[start of Data records]

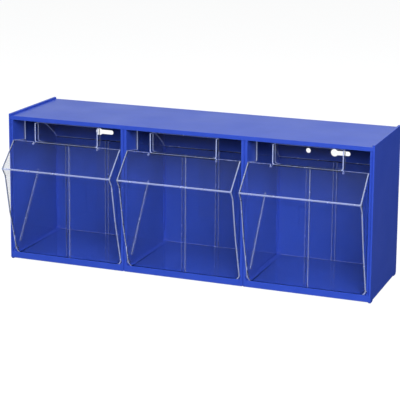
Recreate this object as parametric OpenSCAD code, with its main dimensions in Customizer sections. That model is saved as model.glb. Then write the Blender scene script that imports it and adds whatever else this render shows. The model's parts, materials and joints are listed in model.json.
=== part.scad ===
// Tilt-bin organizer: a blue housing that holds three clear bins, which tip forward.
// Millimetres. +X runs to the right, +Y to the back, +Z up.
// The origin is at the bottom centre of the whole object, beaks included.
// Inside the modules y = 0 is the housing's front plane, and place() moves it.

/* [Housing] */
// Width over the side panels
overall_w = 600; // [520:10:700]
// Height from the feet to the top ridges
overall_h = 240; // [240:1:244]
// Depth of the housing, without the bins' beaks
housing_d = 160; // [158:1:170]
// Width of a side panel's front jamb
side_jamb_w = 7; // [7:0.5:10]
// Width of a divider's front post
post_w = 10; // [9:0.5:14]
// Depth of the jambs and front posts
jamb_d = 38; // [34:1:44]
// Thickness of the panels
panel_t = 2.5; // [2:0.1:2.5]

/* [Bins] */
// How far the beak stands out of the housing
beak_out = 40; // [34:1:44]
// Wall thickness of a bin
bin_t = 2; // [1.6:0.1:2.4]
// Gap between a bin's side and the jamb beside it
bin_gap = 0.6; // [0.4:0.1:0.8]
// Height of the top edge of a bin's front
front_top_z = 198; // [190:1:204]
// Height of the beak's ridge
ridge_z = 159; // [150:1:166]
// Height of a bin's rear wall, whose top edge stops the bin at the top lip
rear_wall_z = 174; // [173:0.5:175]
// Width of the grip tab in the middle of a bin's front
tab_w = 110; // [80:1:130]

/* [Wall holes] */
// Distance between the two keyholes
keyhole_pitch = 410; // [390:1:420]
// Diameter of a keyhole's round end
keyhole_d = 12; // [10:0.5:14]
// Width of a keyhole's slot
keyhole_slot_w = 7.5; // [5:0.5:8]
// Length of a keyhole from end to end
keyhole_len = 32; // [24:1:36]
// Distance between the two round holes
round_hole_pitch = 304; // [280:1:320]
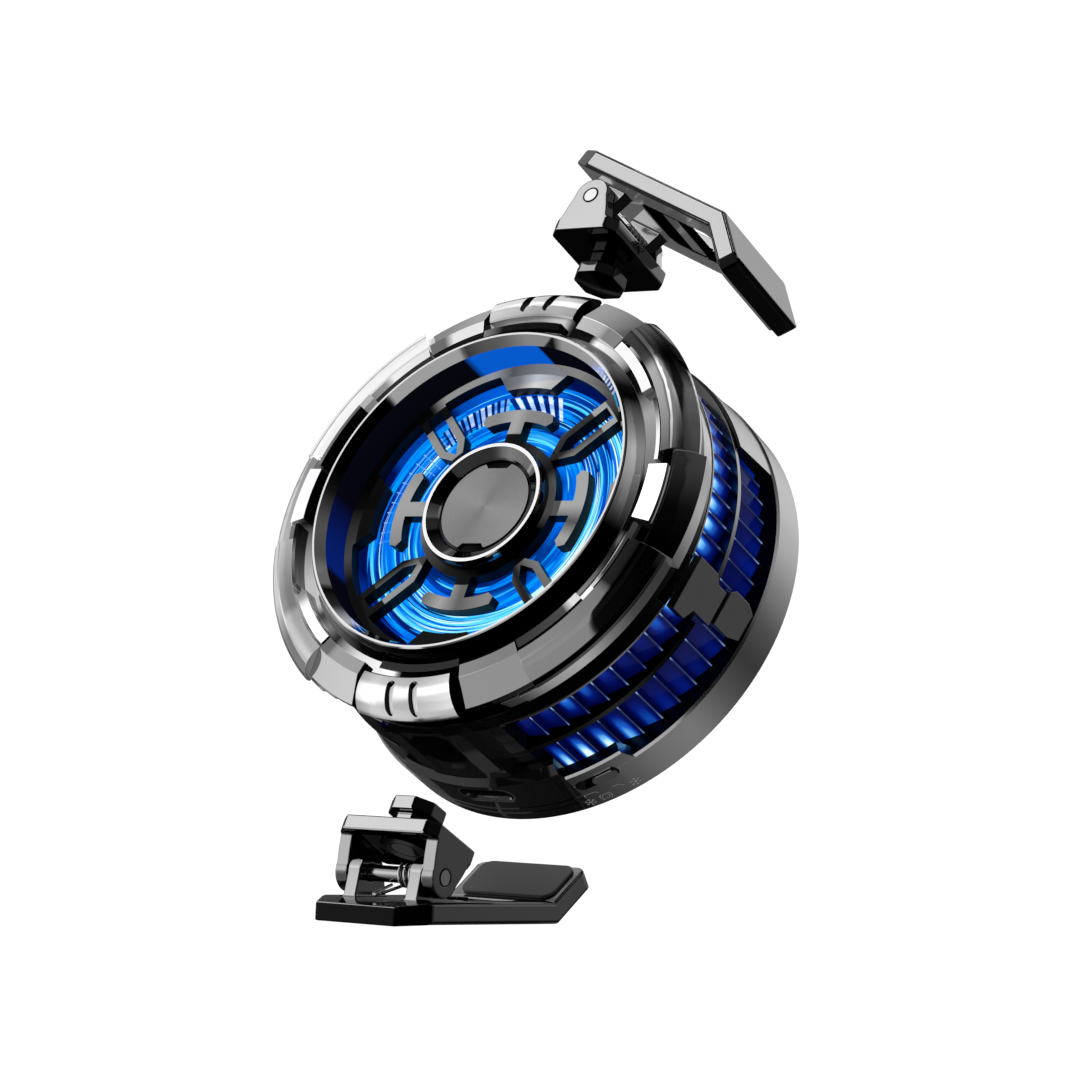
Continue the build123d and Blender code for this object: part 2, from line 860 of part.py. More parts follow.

[end of Data records]

## Given instruction
Quote the listing above from its first line to the line with "place() moves it.", inclusive, and add nothing.

## Finished answer
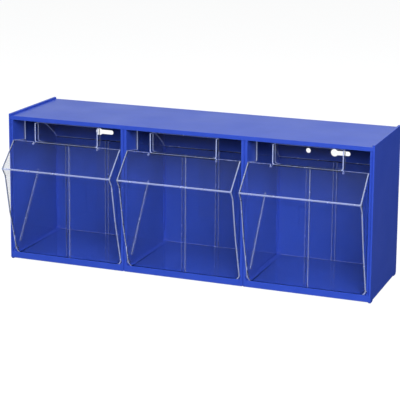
Recreate this object as parametric OpenSCAD code, with its main dimensions in Customizer sections. That model is saved as model.glb. Then write the Blender scene script that imports it and adds whatever else this render shows. The model's parts, materials and joints are listed in model.json.
=== part.scad ===
// Tilt-bin organizer: a blue housing that holds three clear bins, which tip forward.
// Millimetres. +X runs to the right, +Y to the back, +Z up.
// The origin is at the bottom centre of the whole object, beaks included.
// Inside the modules y = 0 is the housing's front plane, and place() moves it.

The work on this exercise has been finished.